Go Tell It on the Mountain

Black kids have had few heroes in the great outdoors. Until now.

Feb 1, 2001
Outside Magazine

IF 31-YEAR-OLD Elliott Boston climbs the Seven Summits, he won't be the first. (That was Dick Bass, back in 1985.) Nor will he be the youngest. (See Japanese climber Ken Noguchi, age 25.) Or the speediest. (Seven months from first ascent to last: New Zealanders Rob Hall and Gary Ball.) Or the slowest. (American Eric Simonson took 25 years.) But if he can tick off McKinley, Cartensz, Vinson, Kilimanjaro, and Everest in the next 17 months—he already topped out on Russia's Mount Elbrus last August and he hopes to summit Aconcagua in late February—he will be the first African-American to reach the milestone.
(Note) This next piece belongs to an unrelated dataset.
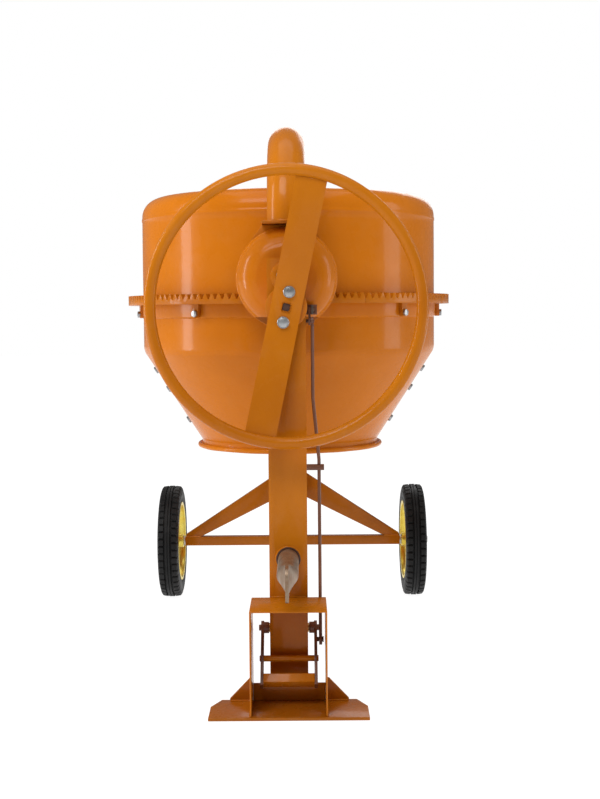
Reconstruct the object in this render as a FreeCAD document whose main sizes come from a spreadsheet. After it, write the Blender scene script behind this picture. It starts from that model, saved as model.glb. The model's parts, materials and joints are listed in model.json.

By day a credit analyst from Orange County, California, Boston has been climbing for only eight years, so this isn't about challenging Ed Viesturs to a race up the Hillary Step. (On 18,510-foot Elbrus, he relied on guides.) "When you look at the history of African-Americans in the outdoors, you find Matthew Henson," he says, referring to the man who conquered the North Pole with Robert Peary in 1909. "But otherwise this area is untouched. This is all about showing minority kids that there's someone like them out there climbing." Look for Boston at Everest base camp in May 2002. And soon after, his mug on a billboard near you.